Tamer Badawi is an analyst and consultant focused on security and politics in Iraq and the wider region. He is a Ph.D. Candidate and Teaching Assistant at the University of Kent’s School of Politics and International Relations (Canterbury, UK) where he researches paramilitary groups in Iraq. Tamer was previously a Policy Leader Fellow at the European University Institute. He worked in think tanks and journalism for the past ten years.
Shelly Kittleson is a Baghdad-based journalist who has reported from several countries across the Middle East and Afghanistan for the past decade. Her reporting, analyses, and photos have been published by many international, US, and Italian publications. She has embedded with and interviewed many local armed forces on frontlines across Iraq, including the official security forces and Iran-linked armed groups during the fight against the Islamic State.
Dr Burcu Ozcelik holds a PhD in Politics and an MPhil in Development Studies from the University of Cambridge and subsequently held the prestigious Leverhulme Early Career Fellowship at the Department of Politics and International Studies where she taught Conflict, Peacebuilding, and the Politics of the Middle East.

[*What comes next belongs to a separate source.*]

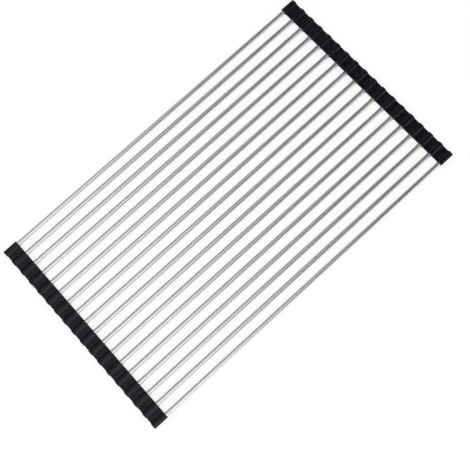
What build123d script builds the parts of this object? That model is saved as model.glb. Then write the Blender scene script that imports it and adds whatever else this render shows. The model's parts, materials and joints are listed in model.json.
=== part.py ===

Dr Ozcelik’s research primarily focuses on the international relations of the Middle East, non-state armed actors and peacebuilding. She has extensive experience with Turkey, Iraq, Syria, and Israel.
Dr Ozcelik grew up mainly in the US and lived in numerous countries including Turkey, Saudi Arabia, China, Iraq, and Belgium before moving to Cambridge. She is a native English speaker and is fluent in Turkish.
Prior to joining HJS, Dr Ozcelik was an associate fellow at the International Institute for Strategic Studies (IISS) and has previously worked for the United Nations Development Programme (UNDP) in Turkey and in civil society, focusing on democracy and human rights. In addition to her scholarly articles, Dr Ozcelik’s research has been widely published in journals including War on the Rocks, The National Interest, Foreign Affairs, New Lines Magazine, Middle East Eye, the Royal United Services Institute and Carnegie Endowment for International Peace.
Dr Ozcelik also acted as contributing editor of The politics of race and racialisation in the Middle East (Routledge 2022) and authored An Analysis of Seyla Benhabib’s The Rights of Others: Aliens, Residents and Citizens (Routledge and Macat 2017).
The Henry Jackson Society was delighted to welcome Kamal Alam, Shelly Kittleson and Tamer Badawi for a discussion on the direction of Iranian foreign policy, focusing on its future and on developments in Syria and Iraq. Burcu Ozcelik began by introducing the speakers. Shelly Kittleson then started the discussion by outlining what she had witnessed on the ground in the Middle East, including the grievances against the PKK, whilst stressing the need for independent journalists on the ground to ensure accurately reported news.
Tamer Badawi then emphasised the notable change to how Iran and its allies have operated in the past, with main groups now launching attacks without claiming them, and Iran directing and launching attacks without having to rely on a local alliance within Iraq. Kamal Alam explored the importance of Syria and Iran’s alliance, whilst highlighting the significance of their ideological differences. Finally, the speakers answered questions on Iraqi-Kurdistan, whether GCC’s will move toward Pakistan as Iran approaches possession of a nuclear weapon, and the impact of current protests on Iran’s foreign relations.